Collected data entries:
**********

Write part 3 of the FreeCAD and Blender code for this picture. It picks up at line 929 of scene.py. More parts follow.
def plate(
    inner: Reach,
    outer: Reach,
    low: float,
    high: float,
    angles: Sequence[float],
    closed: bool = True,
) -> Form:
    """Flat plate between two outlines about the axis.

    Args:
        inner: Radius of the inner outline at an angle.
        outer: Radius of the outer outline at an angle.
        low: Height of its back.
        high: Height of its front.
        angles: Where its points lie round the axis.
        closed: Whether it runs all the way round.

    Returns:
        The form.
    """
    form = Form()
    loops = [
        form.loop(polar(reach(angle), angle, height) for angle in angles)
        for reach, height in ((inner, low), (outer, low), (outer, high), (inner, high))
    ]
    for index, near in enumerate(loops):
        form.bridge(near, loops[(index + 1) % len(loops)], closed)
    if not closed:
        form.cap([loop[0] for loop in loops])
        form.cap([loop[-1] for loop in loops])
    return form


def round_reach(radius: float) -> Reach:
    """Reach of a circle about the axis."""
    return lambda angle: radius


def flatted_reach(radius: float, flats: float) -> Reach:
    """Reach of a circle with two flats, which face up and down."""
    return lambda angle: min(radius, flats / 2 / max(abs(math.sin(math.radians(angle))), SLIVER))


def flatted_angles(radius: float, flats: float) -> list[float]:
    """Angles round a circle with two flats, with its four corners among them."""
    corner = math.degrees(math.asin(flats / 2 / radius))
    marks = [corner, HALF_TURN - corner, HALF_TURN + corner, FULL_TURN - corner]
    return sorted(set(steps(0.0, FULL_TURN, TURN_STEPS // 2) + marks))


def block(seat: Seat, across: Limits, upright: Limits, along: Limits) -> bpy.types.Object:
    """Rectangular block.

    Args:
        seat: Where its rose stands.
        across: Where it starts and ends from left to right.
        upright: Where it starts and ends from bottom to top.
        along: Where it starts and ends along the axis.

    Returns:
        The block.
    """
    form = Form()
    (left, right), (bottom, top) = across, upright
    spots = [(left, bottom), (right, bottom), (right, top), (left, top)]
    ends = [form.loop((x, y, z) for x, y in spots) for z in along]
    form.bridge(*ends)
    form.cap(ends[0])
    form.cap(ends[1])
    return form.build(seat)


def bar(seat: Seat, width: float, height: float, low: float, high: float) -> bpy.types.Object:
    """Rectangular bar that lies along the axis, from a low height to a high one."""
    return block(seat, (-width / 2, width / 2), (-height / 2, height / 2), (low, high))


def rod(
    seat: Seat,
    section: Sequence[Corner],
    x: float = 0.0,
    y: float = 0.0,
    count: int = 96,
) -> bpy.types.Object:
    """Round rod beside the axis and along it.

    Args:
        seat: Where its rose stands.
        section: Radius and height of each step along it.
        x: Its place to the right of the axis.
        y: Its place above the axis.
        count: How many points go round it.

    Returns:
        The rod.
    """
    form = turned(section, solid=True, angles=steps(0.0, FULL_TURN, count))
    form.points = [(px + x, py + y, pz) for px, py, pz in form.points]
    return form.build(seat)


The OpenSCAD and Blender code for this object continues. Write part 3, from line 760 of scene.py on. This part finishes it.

**********

STATED GOAL
The first line of the records and every line down to the line with "outlines about the axis." must be quoted exactly; leave out all else.

SOLUTION TO THIS TASK
Write part 3 of the FreeCAD and Blender code for this picture. It picks up at line 929 of scene.py. More parts follow.
def plate(
    inner: Reach,
    outer: Reach,
    low: float,
    high: float,
    angles: Sequence[float],
    closed: bool = True,
) -> Form:
    """Flat plate between two outlines about the axis.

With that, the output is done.